Data section
────────────────────

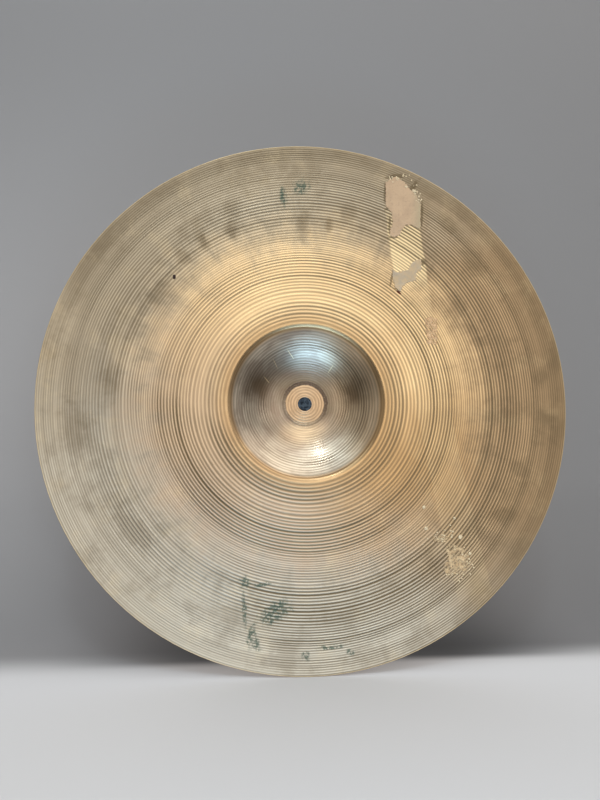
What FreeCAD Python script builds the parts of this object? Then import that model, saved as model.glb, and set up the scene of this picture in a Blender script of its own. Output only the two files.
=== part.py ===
import FreeCAD, Part
import math
import os

# A crash cymbal, one piece of bronze: a domed bell in the middle, a shallow arched bow and a thin
# rounded edge. It stands upright on its edge: the hole's axis runs along Y, the hollow underside
# faces -Y and the outside of the bell faces +Y. The origin is the centre of the mounting hole, half
# way through the wall. Scraps of old masking tape and its glue are still stuck to the underside.
# All sizes are in millimetres.

# Driving dimensions of the bronze.
CYMBAL_DIAMETER = 457.2        # 18 inches
HOLE_DIAMETER = 13.0           # clears the sleeve of a cymbal stand's rod
FELT_SEAT_DIAMETER = 34.0      # flat apex of the bell, where the felt washers press
BELL_DIAMETER = 140.0
BELL_HEIGHT = 21.0
BOW_HEIGHT = 28.0              # rise of the arched bow, were it carried on to the axis
BELL_RIM_RADIUS = 7.0          # round of the crease where the bell turns into the bow
BELL_THICKNESS = 1.2
EDGE_THICKNESS = 0.75

# Thickness of what is stuck to the underside.
TAPE_THICKNESS = 0.3
FILM_THICKNESS = 0.15
GLUE_THICKNESS = 0.2
CRUMB_THICKNESS = 0.6

EDGE_RADIUS = CYMBAL_DIAMETER / 2
BELL_RADIUS = BELL_DIAMETER / 2
HOLE_RADIUS = HOLE_DIAMETER / 2
SEAT_RADIUS = FELT_SEAT_DIAMETER / 2
HALF_WALL = BELL_THICKNESS / 2

# Outlines on the underside, as (x, z) points seen along the axis.
TAPE_STRIP = [
    (70, 199), (71, 186), (71, 179), (76, 174), (78, 165), (76, 158), (75, 153), (79, 151),
    (84, 153), (86, 158), (90, 162), (95, 162), (103, 158), (103, 180), (99, 187), (94, 192),
    (87, 200), (78, 204),
]
TAPE_SCRAP = [
    (78, 122), (83, 119), (89, 121), (93, 122), (96, 128), (101, 131), (104, 130), (105, 127),
    (104, 121), (100, 119), (100, 112), (95, 111), (91, 109), (87, 106), (86, 102), (84, 102),
    (81, 106), (79, 113),
]
TAPE_FILM = [(108, 77), (114, 79), (119, 76), (120, 64), (119, 53), (110, 54), (109, 66)]
GLUE_SMEAR = [
    (119, -127), (126, -125), (137, -128), (139, -139), (134, -151), (128, -149),
    (120, -152), (116, -145), (122, -136),
]
GLUE_LUMP = [(108, -118), (116, -116), (123, -119), (120, -124), (110, -123)]

# Places (x, z) and across-flats sizes of the loose specks of tape and glue.
CRUMBS = [
    (89, 196, 3.0), (96, 192, 3.5), (101, 187, 2.5), (86, 205, 2.0),
    (103, -94, 3.5), (104, -112, 4.0), (129, -103, 3.0), (133, -119, 4.5), (140, -133, 3.0),
]


def centre_to_centre_join(first, first_radius, second, second_radius):
    """The point at the given distances from two centres, on the side away from the axis."""
    gap_r = second[0] - first[0]
    gap_y = second[1] - first[1]
    gap = math.hypot(gap_r, gap_y)
    along = (first_radius ** 2 - second_radius ** 2 + gap ** 2) / (2 * gap)
    across = math.sqrt(first_radius ** 2 - along ** 2)
    foot_r = first[0] + along * gap_r / gap
    foot_y = first[1] + along * gap_y / gap
    sides = [
        (foot_r - across * gap_y / gap, foot_y + across * gap_r / gap),
        (foot_r + across * gap_y / gap, foot_y - across * gap_r / gap),
    ]
    return max(sides)


def towards(start, end, distance):
    """The point that lies the given distance from start on the way to end."""
    length = math.hypot(end[0] - start[0], end[1] - start[1])
    share = distance / length
    return (start[0] + share * (end[0] - start[0]), start[1] + share * (end[1] - start[1]))


def bow_circle(face_y, wall):
    """Centre and radius of the arc of the bow, for the underside (wall 0) or the outside."""
    rise = BOW_HEIGHT * (1 - (BELL_RADIUS / EDGE_RADIUS) ** 2)
    inner = (BELL_RADIUS, face_y - BELL_HEIGHT)
    outer_y = face_y - BELL_HEIGHT - rise + wall * (EDGE_THICKNESS - BELL_THICKNESS)
    outer = (EDGE_RADIUS, outer_y)
    span = outer[0] ** 2 - inner[0] ** 2 + outer[1] ** 2 - inner[1] ** 2
    centre_y = span / (2 * (outer[1] - inner[1]))
    return (0.0, centre_y), math.hypot(inner[0], inner[1] - centre_y)


def wall_face(face_y, bell_growth, wall):
    """The turned outline of one face of the wall: seat, bell, crease and bow, from the hole out.

    Returns the edges, the outer end and the bow's circle.
    """
    width = BELL_RADIUS - SEAT_RADIUS
    bell_radius = (width ** 2 + BELL_HEIGHT ** 2) / (2 * BELL_HEIGHT) + bell_growth
    bell_centre = (SEAT_RADIUS, face_y - bell_radius)
    bow_centre, bow_radius = bow_circle(face_y, wall)
    crease_radius = BELL_RIM_RADIUS - bell_growth
    crease_centre = centre_to_centre_join(
        bell_centre, bell_radius + crease_radius, bow_centre, bow_radius + crease_radius
    )
    seat_start = (HOLE_RADIUS, face_y)
    seat_end = (SEAT_RADIUS, face_y)
    bell_end = towards(bell_centre, crease_centre, bell_radius)
    bow_start = towards(bow_centre, crease_centre, bow_radius)
    bow_end = point_on_circle(bow_centre, bow_radius, EDGE_RADIUS - EDGE_THICKNESS / 2)
    bell_middle = towards(bell_centre, midpoint(seat_end, bell_end), bell_radius)
    crease_middle = towards(crease_centre, midpoint(bell_end, bow_start), crease_radius)
    bow_middle = towards(bow_centre, midpoint(bow_start, bow_end), bow_radius)
    edges = [
        line(seat_start, seat_end),
        arc(seat_end, bell_middle, bell_end),
        arc(bell_end, crease_middle, bow_start),
        arc(bow_start, bow_middle, bow_end),
    ]
    return edges, bow_end, (bow_centre, bow_radius)


def point_on_circle(centre, radius, r):
    """The point of a circle round the axis at distance r from it, on the circle's +Y side."""
    return (r, centre[1] + math.sqrt(radius ** 2 - r ** 2))


def midpoint(first, second):
    return ((first[0] + second[0]) / 2, (first[1] + second[1]) / 2)


def vector(point):
    """A point of the turned outline, (distance from the axis, y), in the XY plane."""
    return FreeCAD.Vector(point[0], point[1], 0)


def line(start, end):
    return Part.LineSegment(vector(start), vector(end)).toShape()


def arc(start, middle, end):
    return Part.Arc(vector(start), vector(middle), vector(end)).toShape()


def make_cymbal():
    """The whole bronze casting, turned about the hole's axis, with a half-round edge."""
    under, under_end, _ = wall_face(-HALF_WALL, 0.0, 0)
    outside, outside_end, _ = wall_face(HALF_WALL, BELL_THICKNESS, 1)
    edge_middle = (EDGE_RADIUS, midpoint(under_end, outside_end)[1])
    edge = arc(under_end, edge_middle, outside_end)
    hole_wall = line((HOLE_RADIUS, -HALF_WALL), (HOLE_RADIUS, HALF_WALL))
    outline = Part.Wire(Part.__sortEdges__(under + [edge] + outside + [hole_wall]))
    axis = FreeCAD.Vector(0, 1, 0)
    return Part.Face(outline).revolve(FreeCAD.Vector(0, 0, 0), axis, 360)


def stuck_on(points, thickness):
    """A thin sheet with the given outline, lying on the curved underside of the bow."""
    _, _, (centre, radius) = wall_face(-HALF_WALL, 0.0, 0)
    front_y = -HALF_WALL - BELL_HEIGHT - BOW_HEIGHT
    corners = [FreeCAD.Vector(x, front_y, z) for x, z in points]
    outline = Part.makePolygon(corners + corners[:1])
    column = Part.Face(outline).extrude(FreeCAD.Vector(0, -front_y, 0))
    middle = FreeCAD.Vector(0, centre[1], 0)
    under_face = Part.makeSphere(radius, middle)
    sheet_face = Part.makeSphere(radius - thickness, middle)
    return column.common(under_face).cut(sheet_face)


def make_crumbs():
    """Loose specks of tape and glue, each a small five-sided solid."""
    specks = []
    for number, (x, z, size) in enumerate(CRUMBS):
        corners = []
        for corner in range(5):
            angle = 2 * math.pi * corner / 5 + number
            reach = size / 2 * (1 + 0.25 * math.sin(3 * angle + number))
            corners.append((x + reach * math.cos(angle), z + reach * math.sin(angle)))
        specks.append(stuck_on(corners, CRUMB_THICKNESS))
    return Part.makeCompound(specks)


def make_glue():
    """The two pale patches of glue low on the right."""
    patches = [stuck_on(points, GLUE_THICKNESS) for points in (GLUE_SMEAR, GLUE_LUMP)]
    return Part.makeCompound(patches)


def main():
    os.makedirs("parts", exist_ok=True)
    parts = {
        "cymbal": make_cymbal(),
        "tape_strip": stuck_on(TAPE_STRIP, TAPE_THICKNESS),
        "tape_scrap": stuck_on(TAPE_SCRAP, TAPE_THICKNESS),
        "tape_film": stuck_on(TAPE_FILM, FILM_THICKNESS),
        "glue_patches": make_glue(),
        "tape_crumbs": make_crumbs(),
    }
    for name, shape in parts.items():
        shape.exportStep(f"parts/{name}.step")
        print(name, len(shape.Solids), "solids", round(shape.Volume, 1), "mm3", shape.isValid())


main()
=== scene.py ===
import math

import bpy
import numpy as np
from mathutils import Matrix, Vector
from mathutils.geometry import delaunay_2d_cdt


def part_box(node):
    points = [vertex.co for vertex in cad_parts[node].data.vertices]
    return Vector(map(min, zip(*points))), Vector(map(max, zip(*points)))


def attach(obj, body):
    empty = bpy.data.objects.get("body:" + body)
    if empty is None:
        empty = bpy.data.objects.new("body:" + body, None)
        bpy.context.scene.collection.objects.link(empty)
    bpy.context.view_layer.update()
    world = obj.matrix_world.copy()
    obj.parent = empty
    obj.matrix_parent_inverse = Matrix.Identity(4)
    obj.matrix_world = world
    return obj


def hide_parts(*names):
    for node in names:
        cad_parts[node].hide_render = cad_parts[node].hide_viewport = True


# A used bronze crash cymbal, upright on its edge and seen from its hollow underside. The axis of
# its hole is Y, the underside faces -Y and the bell's outside faces +Y. All lengths are in metres.

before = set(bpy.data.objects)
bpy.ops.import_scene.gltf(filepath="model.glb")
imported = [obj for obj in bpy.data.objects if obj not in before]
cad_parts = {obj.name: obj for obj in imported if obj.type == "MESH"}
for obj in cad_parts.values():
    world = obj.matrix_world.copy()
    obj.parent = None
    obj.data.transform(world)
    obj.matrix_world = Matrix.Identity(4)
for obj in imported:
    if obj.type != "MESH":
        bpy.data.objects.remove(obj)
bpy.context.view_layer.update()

MM = 0.001
CYMBAL_LOW, CYMBAL_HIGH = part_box("cymbal")
EDGE_RADIUS = CYMBAL_HIGH.x
BELL_WALL = 2 * CYMBAL_HIGH.y
EDGE_WALL = 0.75 * MM
RIM_Y = CYMBAL_LOW.y
HOLE_RADIUS = 6.5 * MM
HOLE_ROUNDING = 0.25 * MM
SEAT_RADIUS = 17 * MM
BELL_RADIUS = 70 * MM
BELL_HEIGHT = 21 * MM
CREASE_RADIUS = 7 * MM

# Inside this radius, the lathe cut deepest on the side at this angle from X towards Z.
DEEP_CUT_END = 160 * MM
DEEP_CUT_SIDE = math.radians(-112)

# The mesh: divisions round the axis, and rows of points across one turned groove.
SEGMENTS = 124
UNDERSIDE_ROWS = 5
OUTSIDE_ROWS = 4
EDGE_ROWS = 5

# The points that the outline of one face is drawn with: seat, bell, crease and bow.
SEAT_STEPS, BELL_STEPS, CREASE_STEPS, BOW_STEPS = 12, 400, 60, 1200

# How single grooves differ: how far one strays, as a share of a groove, and its least and most
# depth, as shares of the listed one.
GROOVE_WANDER = 0.13
GROOVE_GAIN = (0.55, 1.3)
UNDERSIDE_SEED = 5
OUTSIDE_SEED = 9

# The radii of the rings of hammer dents, and the dents' spacing round a ring.
DENT_RINGS = np.arange(84, 222, 13.5) * MM
DENT_SPACING = 19 * MM

# Turned grooves by distance from the axis: (radius mm, groove to groove mm, depth mm).
UNDERSIDE_GROOVES = [
    (8, 2.6, 0.05), (16, 2.4, 0.09), (26, 2.3, 0.04), (40, 2.3, 0.08), (56, 2.6, 0.1),
    (64, 3.0, 0.04), (72, 3.3, 0.08), (80, 3.4, 0.14), (100, 3.4, 0.14), (108, 2.8, 0.17),
    (124, 2.7, 0.16), (132, 2.4, 0.12), (142, 1.8, 0.07), (150, 2.2, 0.1), (162, 2.7, 0.17),
    (186, 2.6, 0.17), (198, 2.0, 0.13), (215, 1.8, 0.11), (226, 1.9, 0.12),
]
OUTSIDE_GROOVES = [
    (18, 2.8, 0.0), (30, 2.8, 0.02), (58, 2.8, 0.03), (66, 3.6, 0.02), (80, 3.3, 0.09),
    (150, 3.0, 0.09), (200, 2.8, 0.07), (226, 3.0, 0.04),
]


# ---- The turned outline -------------------------------------------------------------------------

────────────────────

Do this
Scan the listing above and identify each line holding the string "model"; copy every such line.

Finished task
What FreeCAD Python script builds the parts of this object? Then import that model, saved as model.glb, and set up the scene of this picture in a Blender script of its own. Output only the two files.
bpy.ops.import_scene.gltf(filepath="model.glb")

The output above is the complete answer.